Additional health concerns
As well as the issues outlined above, there are few other health concerns that are known to affect men in higher numbers, such as high blood pressure, lung disease and cardiovascular disease (CVD).
These factors are just a few additional reasons why men may be more at risk of infection. High blood pressure, for example, may weaken the immune system. This is effect is more pronounced when the problem occurs in an older individual whose immune system will already be weakened due to age.
While long-term health conditions such as CVD and lung disease don't raise the risk of becoming infected with a virus, they could make symptoms more severe if an infection takes hold. Unfortunately, often these problems co-exist together and are part of each other's processes meaning your risk of developing more serious infections is elevated further.
How to manage your infection risk
To help keep illnesses at bay, one of the best things you can do is support your immune system. To help with this, below I have outlined a few key tips.
Try out Immune Support
To support your immune system during the virus-prone winter months (and, indeed, beyond!) it is worth considering how natural remedies could be beneficial.

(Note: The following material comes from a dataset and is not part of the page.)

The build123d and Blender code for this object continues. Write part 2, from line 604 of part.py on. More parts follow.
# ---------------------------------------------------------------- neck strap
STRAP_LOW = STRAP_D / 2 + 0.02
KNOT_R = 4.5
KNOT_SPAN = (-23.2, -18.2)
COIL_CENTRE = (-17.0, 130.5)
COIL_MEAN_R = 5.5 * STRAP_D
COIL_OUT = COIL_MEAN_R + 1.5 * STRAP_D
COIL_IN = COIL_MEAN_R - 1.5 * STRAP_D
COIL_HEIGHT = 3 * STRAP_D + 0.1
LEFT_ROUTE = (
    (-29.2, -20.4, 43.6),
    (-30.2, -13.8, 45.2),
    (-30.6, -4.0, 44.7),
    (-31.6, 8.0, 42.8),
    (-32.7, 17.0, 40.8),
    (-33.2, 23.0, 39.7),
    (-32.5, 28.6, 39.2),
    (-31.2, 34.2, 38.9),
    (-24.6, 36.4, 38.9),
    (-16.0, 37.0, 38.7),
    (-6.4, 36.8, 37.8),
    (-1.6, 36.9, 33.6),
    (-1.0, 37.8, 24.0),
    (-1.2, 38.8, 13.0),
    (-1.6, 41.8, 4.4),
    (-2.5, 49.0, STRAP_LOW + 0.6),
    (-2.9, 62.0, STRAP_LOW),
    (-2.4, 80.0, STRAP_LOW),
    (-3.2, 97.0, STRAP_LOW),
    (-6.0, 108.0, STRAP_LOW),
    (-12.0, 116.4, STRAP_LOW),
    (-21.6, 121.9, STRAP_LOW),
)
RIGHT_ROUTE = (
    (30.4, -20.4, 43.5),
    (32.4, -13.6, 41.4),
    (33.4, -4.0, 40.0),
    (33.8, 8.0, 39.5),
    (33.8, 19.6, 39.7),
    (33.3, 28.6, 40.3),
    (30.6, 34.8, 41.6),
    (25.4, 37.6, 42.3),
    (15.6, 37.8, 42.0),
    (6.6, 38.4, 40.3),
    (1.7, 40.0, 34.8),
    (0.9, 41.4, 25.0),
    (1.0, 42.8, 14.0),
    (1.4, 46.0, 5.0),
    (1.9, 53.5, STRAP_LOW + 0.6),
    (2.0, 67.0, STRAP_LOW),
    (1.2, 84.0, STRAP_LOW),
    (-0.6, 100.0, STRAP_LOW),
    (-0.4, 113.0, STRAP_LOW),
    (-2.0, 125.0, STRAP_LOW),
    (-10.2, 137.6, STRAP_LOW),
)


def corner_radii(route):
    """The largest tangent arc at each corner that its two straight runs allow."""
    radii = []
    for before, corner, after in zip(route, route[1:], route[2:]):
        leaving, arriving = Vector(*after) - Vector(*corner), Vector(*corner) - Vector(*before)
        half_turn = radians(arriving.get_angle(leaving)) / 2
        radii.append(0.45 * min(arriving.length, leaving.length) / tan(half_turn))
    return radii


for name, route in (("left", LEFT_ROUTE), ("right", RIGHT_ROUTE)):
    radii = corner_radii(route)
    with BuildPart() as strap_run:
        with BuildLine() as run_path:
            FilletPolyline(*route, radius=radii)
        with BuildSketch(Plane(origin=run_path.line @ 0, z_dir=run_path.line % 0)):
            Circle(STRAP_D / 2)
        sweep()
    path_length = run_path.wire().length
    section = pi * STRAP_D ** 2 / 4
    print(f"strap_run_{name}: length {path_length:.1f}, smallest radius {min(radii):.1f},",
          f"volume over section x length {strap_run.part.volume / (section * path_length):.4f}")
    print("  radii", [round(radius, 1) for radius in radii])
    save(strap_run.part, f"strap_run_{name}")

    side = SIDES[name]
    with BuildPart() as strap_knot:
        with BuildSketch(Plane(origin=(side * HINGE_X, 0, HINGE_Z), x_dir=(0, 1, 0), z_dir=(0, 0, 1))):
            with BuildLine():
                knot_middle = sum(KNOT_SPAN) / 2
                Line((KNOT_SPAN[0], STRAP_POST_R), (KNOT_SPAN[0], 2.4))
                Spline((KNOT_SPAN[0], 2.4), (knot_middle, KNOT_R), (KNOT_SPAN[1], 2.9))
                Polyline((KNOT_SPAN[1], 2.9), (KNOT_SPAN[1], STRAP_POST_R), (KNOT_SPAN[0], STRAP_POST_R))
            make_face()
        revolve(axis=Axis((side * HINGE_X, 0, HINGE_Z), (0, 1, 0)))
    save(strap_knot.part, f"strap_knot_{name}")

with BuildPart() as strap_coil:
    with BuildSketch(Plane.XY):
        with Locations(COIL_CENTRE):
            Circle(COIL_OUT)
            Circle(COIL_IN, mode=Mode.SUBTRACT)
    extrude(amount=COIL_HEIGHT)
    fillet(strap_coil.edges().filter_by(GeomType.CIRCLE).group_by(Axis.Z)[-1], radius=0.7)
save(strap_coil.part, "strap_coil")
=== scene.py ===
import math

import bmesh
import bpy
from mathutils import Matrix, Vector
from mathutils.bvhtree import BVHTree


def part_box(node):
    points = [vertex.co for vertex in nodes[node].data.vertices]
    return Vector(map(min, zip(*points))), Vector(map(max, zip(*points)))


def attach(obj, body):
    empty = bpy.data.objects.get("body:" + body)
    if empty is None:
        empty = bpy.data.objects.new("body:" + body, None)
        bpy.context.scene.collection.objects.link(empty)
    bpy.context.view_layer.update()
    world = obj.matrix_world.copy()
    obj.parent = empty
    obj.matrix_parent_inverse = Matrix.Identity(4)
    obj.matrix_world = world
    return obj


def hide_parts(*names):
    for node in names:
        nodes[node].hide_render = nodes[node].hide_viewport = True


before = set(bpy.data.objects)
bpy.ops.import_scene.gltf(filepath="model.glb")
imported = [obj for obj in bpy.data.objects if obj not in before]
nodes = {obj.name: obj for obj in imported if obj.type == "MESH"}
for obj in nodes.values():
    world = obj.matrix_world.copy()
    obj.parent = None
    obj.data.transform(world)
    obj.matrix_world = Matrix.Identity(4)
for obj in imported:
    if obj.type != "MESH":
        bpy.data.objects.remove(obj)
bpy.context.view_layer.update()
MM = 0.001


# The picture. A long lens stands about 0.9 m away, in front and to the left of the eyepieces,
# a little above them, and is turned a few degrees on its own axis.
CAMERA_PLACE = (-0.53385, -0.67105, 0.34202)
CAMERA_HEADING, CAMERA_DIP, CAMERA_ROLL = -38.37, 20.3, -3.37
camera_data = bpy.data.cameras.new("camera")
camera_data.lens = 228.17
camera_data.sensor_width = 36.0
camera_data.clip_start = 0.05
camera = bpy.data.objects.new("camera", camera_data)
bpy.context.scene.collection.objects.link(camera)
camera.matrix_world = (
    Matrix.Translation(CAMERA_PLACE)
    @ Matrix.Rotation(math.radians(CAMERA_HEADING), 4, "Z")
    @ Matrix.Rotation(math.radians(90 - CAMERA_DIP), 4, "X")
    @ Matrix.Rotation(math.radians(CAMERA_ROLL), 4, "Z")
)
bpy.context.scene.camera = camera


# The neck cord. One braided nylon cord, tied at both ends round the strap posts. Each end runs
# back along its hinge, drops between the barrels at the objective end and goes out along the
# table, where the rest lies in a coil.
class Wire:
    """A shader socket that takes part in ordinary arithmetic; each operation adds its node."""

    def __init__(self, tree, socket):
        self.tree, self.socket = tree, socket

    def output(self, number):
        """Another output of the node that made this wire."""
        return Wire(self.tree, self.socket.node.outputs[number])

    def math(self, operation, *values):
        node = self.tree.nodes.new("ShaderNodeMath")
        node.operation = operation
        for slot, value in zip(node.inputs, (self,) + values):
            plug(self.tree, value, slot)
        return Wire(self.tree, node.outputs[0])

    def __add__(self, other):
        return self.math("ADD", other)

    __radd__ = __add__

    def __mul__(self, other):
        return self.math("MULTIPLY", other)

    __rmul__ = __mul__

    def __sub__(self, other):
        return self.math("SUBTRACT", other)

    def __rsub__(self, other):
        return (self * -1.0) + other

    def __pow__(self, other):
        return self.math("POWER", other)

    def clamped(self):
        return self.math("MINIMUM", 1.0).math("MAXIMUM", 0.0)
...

Vitamin C helps to reduce tiredness and fatigue during spells of sickness, whilst zinc and vitamin D support the normal functioning of the immune system. You can find all of these in plenty of fresh foods, as well as one handy supplement – Immune Support.
Take one tablet a day to give your immune system a little helping hand.
A.Vogel Nutritionist Emma Thornton recently published a blog post detailing the best dietary tips to support your immune system. You can read this piece here.
In the meantime, here's a quick run-down of some helpful foody tips to help keep infections away:
Choose a Mediterranean diet – maximise your veggie intake and include lots of (natural) colour in your meals!
Avoid unhealthy habits – including reliance on caffeine and alcohol, as well as high sugar intake.
Try more fermented foods – this includes sauerkraut and kefir. These may have antioxidant activity.
Are you getting enough sleep?
Good sleep helps to support effective T cell production and activation. This basically means that your body uses the downtime to replenish the cells it needs to fight infection. Therefore, if you are continuously getting poor sleep, you could become more vulnerable to infection.
If you struggle to get a good night's sleep, try a gentle sleep remedy like Dormeasan Sleep or work on tactics to combat poor sleep, such as exercising more, avoiding technology in the evening and removing disruptions from the bedroom – such as pets, televisions, phones, tablets, etc.